Repeat the lines of the data that follow, please, starting at the first and stopping after the one with "key_pitch: Pair = (23.0, 22.0)".

--

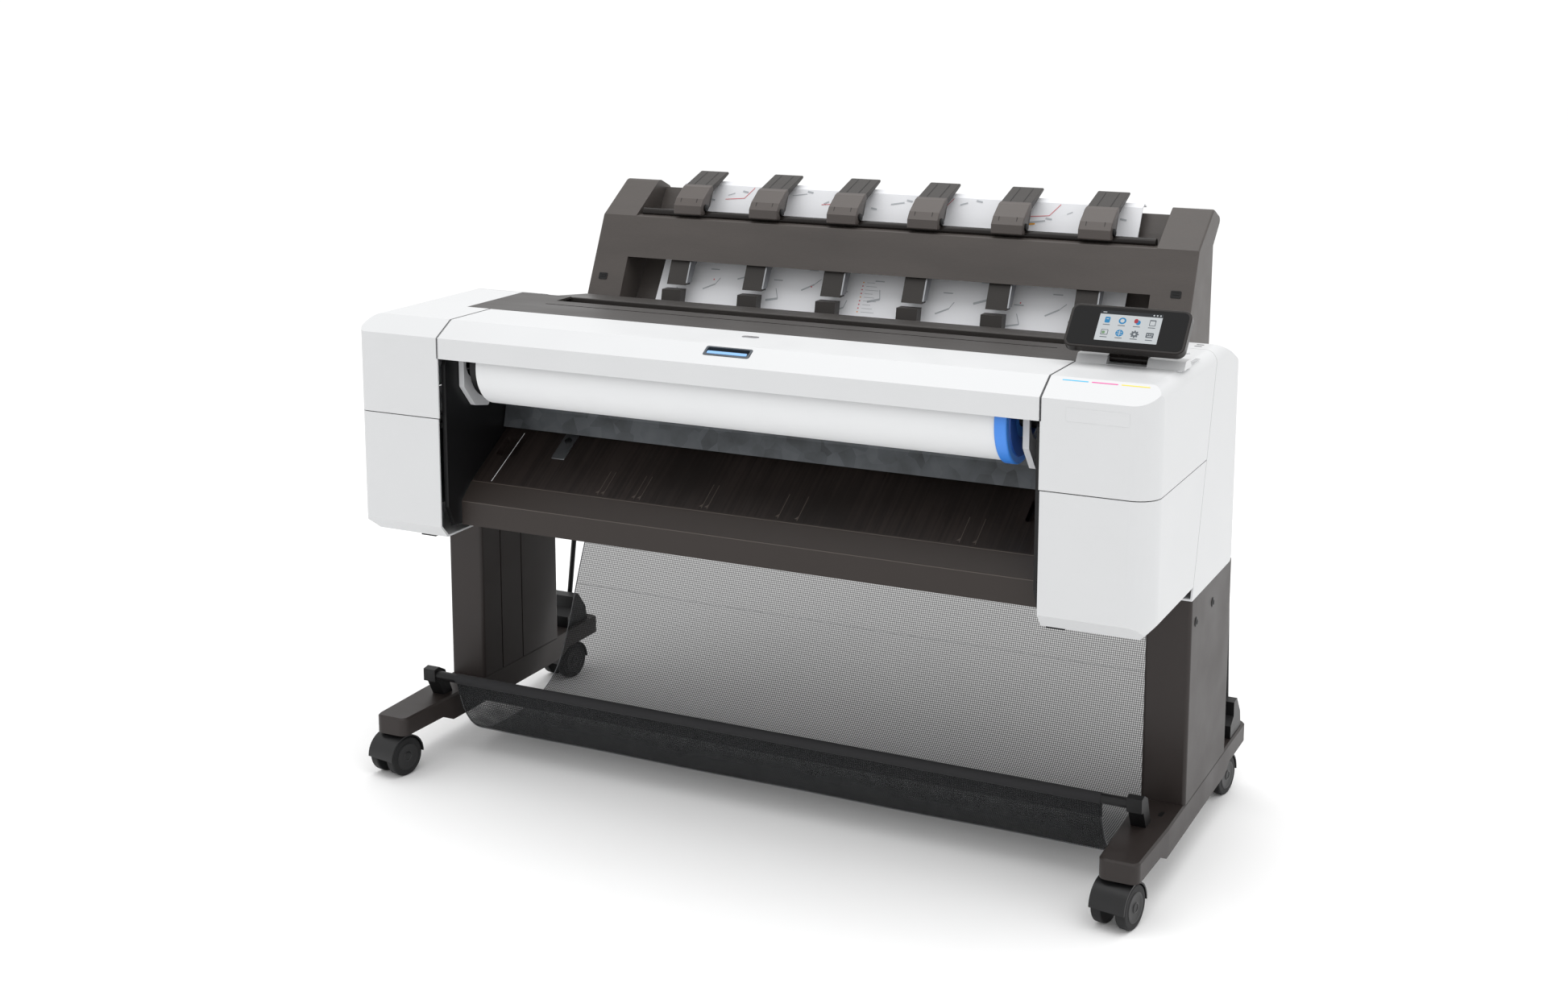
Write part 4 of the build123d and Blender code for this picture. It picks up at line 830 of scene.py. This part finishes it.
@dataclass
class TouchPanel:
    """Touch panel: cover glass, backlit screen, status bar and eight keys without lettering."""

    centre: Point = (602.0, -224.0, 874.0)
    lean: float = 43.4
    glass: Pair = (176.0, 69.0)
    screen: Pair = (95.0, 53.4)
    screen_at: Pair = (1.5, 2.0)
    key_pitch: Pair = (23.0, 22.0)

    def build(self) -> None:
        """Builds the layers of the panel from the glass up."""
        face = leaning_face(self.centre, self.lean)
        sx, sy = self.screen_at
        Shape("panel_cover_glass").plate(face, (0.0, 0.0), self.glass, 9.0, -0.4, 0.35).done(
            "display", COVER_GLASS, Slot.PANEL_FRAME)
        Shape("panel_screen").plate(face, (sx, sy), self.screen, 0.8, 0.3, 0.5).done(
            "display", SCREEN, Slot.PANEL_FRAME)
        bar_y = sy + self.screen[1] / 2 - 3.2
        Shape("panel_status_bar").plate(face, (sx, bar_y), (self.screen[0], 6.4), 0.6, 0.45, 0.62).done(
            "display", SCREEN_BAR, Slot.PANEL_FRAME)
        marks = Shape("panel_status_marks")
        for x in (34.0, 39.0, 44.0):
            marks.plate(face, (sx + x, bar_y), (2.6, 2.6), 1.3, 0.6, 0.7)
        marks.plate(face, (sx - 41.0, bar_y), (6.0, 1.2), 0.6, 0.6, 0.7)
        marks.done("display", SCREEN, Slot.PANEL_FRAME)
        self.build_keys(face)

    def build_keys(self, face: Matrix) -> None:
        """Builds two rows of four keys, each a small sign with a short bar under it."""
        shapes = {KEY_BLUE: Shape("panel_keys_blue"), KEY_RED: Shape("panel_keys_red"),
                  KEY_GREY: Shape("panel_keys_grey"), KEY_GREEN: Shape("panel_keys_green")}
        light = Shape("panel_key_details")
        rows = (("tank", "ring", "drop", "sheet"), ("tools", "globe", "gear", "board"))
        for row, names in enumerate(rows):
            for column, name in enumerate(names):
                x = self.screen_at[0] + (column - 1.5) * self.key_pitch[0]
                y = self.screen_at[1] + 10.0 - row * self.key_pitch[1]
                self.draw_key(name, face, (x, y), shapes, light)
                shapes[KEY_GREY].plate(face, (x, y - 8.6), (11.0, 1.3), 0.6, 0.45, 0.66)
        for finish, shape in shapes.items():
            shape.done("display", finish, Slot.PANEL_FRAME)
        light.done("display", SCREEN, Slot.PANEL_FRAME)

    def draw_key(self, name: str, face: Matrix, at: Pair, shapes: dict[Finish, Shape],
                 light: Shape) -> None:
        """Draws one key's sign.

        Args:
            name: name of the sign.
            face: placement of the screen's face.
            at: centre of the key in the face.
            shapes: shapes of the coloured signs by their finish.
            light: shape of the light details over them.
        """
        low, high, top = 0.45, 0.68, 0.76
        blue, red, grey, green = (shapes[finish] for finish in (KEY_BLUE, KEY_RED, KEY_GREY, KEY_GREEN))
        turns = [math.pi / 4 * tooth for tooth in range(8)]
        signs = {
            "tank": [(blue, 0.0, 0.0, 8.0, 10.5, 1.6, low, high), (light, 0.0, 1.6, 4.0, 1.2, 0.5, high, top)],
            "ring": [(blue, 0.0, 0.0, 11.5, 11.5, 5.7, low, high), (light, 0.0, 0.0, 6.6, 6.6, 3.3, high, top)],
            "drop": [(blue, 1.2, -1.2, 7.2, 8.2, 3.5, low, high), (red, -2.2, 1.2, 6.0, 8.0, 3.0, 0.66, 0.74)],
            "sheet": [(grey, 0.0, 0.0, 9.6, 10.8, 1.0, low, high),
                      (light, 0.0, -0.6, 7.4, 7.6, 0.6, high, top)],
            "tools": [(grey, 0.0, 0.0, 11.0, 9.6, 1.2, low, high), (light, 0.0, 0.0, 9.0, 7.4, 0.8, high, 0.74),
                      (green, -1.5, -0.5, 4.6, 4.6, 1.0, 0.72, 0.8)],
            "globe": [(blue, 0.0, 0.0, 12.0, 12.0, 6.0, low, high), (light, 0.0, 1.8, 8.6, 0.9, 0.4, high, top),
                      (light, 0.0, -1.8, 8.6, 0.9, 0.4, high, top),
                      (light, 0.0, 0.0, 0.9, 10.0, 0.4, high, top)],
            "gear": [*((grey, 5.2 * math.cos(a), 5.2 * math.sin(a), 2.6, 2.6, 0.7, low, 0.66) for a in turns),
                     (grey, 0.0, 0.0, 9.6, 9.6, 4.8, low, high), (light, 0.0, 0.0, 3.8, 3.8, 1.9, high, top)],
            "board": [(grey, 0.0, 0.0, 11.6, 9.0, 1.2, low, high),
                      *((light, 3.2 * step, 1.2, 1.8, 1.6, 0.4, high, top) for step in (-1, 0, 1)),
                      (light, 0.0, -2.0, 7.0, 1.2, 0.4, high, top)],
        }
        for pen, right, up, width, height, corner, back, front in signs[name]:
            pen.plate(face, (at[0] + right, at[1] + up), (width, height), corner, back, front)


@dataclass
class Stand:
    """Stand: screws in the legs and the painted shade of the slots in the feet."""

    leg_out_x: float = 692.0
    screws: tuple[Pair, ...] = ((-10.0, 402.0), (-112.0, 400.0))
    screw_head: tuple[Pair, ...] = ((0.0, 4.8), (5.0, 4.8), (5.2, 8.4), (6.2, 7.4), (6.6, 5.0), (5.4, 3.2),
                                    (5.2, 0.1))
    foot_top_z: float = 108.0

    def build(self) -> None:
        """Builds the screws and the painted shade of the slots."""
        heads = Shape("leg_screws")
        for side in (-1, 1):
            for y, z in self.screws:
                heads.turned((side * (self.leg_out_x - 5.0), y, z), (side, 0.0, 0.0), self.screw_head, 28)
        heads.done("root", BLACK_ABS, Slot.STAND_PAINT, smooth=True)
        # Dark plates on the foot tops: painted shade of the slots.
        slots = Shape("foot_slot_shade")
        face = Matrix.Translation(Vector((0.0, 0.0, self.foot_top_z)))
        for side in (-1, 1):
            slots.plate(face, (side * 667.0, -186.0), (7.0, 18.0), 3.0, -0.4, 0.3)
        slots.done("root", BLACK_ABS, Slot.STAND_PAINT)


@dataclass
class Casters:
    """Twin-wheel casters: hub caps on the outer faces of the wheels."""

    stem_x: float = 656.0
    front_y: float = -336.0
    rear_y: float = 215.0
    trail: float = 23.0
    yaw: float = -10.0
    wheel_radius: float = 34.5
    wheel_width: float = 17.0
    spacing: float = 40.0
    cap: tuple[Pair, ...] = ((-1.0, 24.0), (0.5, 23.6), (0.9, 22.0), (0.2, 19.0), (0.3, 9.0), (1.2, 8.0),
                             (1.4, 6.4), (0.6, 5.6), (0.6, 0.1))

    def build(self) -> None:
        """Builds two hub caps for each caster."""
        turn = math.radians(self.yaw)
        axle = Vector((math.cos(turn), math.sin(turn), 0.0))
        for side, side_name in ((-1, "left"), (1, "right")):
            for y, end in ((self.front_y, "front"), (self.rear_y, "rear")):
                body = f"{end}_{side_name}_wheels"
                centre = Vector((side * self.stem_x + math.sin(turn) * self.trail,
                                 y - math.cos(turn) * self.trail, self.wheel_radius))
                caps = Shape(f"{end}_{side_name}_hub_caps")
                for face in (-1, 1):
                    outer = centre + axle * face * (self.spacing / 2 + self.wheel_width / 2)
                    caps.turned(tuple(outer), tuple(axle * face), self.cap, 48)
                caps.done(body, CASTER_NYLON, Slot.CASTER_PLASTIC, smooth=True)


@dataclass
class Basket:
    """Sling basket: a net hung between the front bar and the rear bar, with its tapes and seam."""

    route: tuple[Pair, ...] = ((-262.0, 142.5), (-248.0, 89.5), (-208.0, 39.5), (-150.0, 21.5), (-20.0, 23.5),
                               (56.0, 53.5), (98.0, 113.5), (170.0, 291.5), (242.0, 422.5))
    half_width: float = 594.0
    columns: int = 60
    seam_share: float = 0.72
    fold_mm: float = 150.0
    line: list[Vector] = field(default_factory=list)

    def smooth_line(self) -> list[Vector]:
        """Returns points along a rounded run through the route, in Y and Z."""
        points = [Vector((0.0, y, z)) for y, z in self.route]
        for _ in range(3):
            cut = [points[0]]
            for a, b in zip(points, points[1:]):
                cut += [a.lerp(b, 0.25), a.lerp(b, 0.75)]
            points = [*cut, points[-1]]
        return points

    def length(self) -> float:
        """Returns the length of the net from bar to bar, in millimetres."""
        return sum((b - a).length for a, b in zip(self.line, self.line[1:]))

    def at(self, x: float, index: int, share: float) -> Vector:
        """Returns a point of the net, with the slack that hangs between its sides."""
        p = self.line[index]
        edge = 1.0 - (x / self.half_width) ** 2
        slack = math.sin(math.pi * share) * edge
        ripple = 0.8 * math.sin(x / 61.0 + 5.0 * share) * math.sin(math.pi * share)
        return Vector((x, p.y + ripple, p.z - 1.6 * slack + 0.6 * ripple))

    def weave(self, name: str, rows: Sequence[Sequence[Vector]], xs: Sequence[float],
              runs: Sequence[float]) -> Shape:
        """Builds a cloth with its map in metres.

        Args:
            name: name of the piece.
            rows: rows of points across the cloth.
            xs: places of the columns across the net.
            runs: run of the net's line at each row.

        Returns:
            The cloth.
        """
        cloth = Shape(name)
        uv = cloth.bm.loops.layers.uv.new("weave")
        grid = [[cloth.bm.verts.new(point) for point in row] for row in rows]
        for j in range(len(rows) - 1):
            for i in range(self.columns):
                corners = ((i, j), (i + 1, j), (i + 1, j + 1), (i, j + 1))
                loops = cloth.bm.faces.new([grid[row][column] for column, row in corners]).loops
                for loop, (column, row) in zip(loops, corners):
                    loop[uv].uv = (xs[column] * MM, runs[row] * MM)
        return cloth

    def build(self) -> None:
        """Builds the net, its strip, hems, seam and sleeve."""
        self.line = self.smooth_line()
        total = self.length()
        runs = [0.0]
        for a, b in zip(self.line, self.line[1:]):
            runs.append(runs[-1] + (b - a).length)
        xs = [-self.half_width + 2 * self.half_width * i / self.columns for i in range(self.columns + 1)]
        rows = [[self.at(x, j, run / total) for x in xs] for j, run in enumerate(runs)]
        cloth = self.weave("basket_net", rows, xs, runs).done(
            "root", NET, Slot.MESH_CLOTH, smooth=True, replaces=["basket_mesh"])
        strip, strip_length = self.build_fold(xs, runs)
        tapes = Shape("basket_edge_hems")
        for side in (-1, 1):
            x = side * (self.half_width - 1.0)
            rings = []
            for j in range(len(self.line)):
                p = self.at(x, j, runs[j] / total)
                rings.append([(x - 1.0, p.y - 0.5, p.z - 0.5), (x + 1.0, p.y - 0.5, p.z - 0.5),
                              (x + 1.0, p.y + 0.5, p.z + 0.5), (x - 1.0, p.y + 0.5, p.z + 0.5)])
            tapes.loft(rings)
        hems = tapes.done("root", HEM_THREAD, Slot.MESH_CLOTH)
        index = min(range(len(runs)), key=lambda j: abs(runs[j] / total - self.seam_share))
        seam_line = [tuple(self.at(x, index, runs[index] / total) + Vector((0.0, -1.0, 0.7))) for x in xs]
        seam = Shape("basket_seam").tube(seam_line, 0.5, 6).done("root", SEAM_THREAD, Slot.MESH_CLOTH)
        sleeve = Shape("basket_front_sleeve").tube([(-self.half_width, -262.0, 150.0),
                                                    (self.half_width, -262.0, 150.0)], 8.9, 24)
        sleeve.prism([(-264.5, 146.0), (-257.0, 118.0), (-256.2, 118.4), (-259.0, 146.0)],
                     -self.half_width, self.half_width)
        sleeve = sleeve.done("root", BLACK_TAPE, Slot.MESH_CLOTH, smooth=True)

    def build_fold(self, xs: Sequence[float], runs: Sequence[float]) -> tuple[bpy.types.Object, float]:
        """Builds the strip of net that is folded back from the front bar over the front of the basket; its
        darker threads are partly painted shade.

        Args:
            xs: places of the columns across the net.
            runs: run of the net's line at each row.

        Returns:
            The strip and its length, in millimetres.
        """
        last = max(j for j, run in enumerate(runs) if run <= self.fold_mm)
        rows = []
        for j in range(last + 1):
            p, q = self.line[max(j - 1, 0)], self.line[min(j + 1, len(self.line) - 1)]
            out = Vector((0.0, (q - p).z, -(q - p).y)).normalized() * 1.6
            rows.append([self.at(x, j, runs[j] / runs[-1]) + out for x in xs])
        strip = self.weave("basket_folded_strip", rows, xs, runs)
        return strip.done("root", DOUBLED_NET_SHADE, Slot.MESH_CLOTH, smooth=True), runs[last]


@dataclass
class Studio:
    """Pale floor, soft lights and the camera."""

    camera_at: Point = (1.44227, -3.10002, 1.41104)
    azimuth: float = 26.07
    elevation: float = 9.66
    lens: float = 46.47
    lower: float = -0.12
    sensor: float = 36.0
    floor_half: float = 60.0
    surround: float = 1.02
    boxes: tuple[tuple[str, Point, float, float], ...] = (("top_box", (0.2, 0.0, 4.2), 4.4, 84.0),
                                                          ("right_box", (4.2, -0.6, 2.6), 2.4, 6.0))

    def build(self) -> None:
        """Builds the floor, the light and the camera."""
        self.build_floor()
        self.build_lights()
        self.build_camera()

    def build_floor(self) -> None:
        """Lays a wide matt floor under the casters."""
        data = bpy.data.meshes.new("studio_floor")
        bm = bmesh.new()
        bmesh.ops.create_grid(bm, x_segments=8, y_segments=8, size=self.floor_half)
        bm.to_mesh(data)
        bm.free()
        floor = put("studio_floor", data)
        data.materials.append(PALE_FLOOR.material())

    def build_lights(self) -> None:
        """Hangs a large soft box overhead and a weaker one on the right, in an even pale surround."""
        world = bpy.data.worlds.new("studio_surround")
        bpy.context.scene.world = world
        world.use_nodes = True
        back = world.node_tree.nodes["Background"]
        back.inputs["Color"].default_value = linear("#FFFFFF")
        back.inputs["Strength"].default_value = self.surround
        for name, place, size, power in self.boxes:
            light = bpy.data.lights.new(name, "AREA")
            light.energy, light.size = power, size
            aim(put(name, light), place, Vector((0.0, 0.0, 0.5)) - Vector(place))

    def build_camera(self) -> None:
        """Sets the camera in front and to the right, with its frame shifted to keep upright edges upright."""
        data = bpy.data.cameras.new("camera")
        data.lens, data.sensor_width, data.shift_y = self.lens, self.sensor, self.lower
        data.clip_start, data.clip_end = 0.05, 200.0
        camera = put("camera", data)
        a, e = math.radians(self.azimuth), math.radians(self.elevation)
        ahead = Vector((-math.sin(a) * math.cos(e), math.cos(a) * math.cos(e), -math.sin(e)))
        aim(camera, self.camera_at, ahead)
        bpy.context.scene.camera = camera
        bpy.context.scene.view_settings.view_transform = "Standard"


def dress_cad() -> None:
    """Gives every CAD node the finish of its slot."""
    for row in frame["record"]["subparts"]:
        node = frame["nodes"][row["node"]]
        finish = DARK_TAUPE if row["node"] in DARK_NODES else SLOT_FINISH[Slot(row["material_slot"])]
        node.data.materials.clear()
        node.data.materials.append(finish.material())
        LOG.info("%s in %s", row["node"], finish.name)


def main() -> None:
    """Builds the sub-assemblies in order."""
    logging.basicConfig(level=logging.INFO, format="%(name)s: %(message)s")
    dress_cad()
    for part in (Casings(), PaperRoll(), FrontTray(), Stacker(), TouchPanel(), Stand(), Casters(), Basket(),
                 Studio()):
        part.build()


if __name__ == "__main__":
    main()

--

Answer for the task =
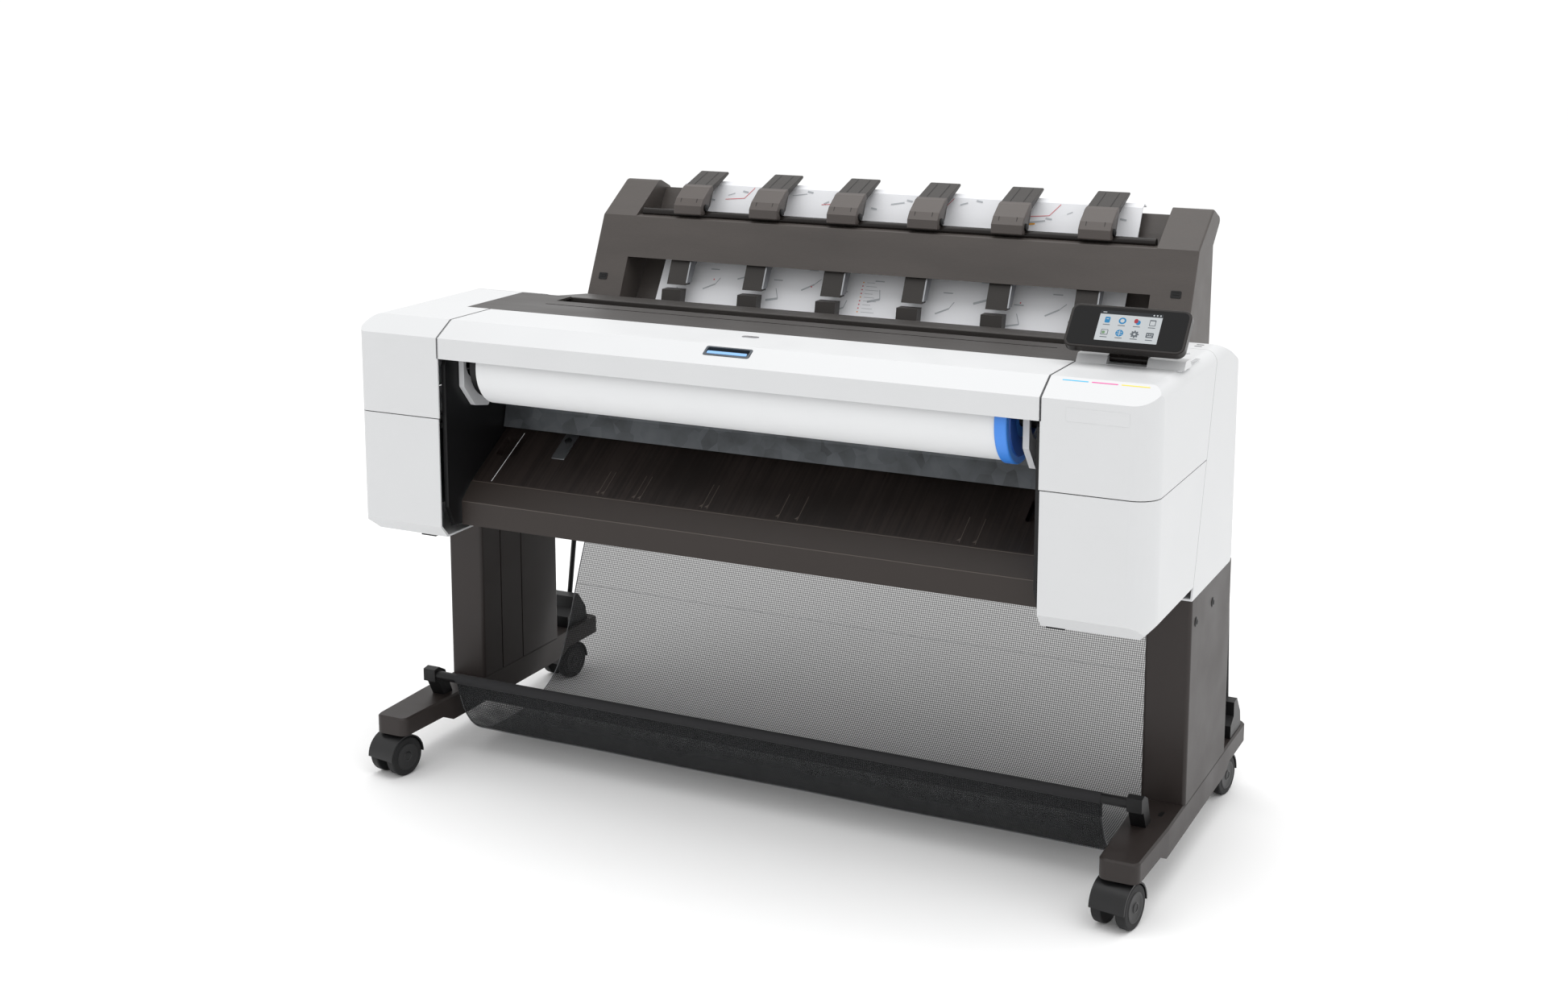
Write part 4 of the build123d and Blender code for this picture. It picks up at line 830 of scene.py. This part finishes it.
@dataclass
class TouchPanel:
    """Touch panel: cover glass, backlit screen, status bar and eight keys without lettering."""

    centre: Point = (602.0, -224.0, 874.0)
    lean: float = 43.4
    glass: Pair = (176.0, 69.0)
    screen: Pair = (95.0, 53.4)
    screen_at: Pair = (1.5, 2.0)
    key_pitch: Pair = (23.0, 22.0)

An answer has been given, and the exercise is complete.